Best practices for safety limits and emergency stop integration?

Safety must be layered: hard physical stops, monitored limit switches, torque/current monitoring, software soft-limits, and a dedicated safety PLC for E‑stop logic. Hardware-level E‑stops should cut power through certified safety relays or contactors and be monitored by the safety controller (dual-channel, supervised circuits). Implement redundant position feedback (two encoders or encoder + secondary sensor) for critical axes, and include automatic slow-down/park profiles if an anomaly is detected. All safety logic should be independent from the show-control network—do not rely on network packets for primary life-safety actions.
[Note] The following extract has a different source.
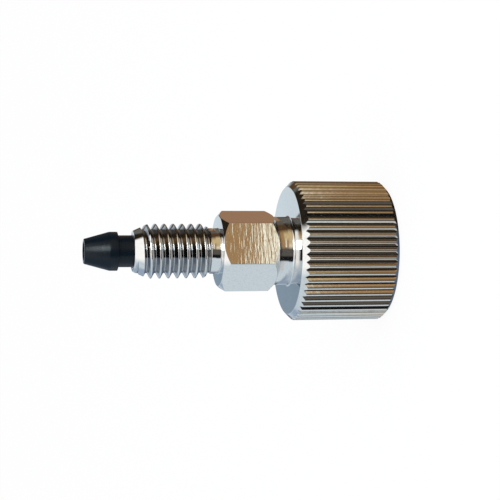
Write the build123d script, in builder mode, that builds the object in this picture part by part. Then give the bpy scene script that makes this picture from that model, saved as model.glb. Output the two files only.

Maintain written procedures: daily pre-show walk-throughs, weekly functional tests of E‑stop and limit switches, and scheduled load tests. Train operators, maintain logbooks for incidents, and conform to local rigging and electrical codes and manufacturer load ratings.

How to optimize show file size and real-time bandwidth?

Avoid streaming continuous position data over the venue network. Instead, store sequences locally on motion controllers and trigger them with concise commands (cue ID, timecode, or GO macros). Use macros and presets for repeating moves, and group channels into logical layers so a single trigger affects multiple axes without sending per-axis updates. Compress motion data by using parametric profiles (profile ID + scale) rather than full keyframe dumps; where keyframes are necessary, downsample at the controller and interpolate during playback. Architect the network to minimize multicast storms—use managed switches, IGMP snooping, and QoS to prioritize time-sensitive traffic. Monitor bandwidth during rehearsals with packet captures; target average utilization well below link capacity (keep sustained load under 30–40% of capacity to allow headroom for bursts). For lighting-level universes, use sACN/Art‑Net segmentation and avoid mixing non‑show-control traffic on the same VLAN.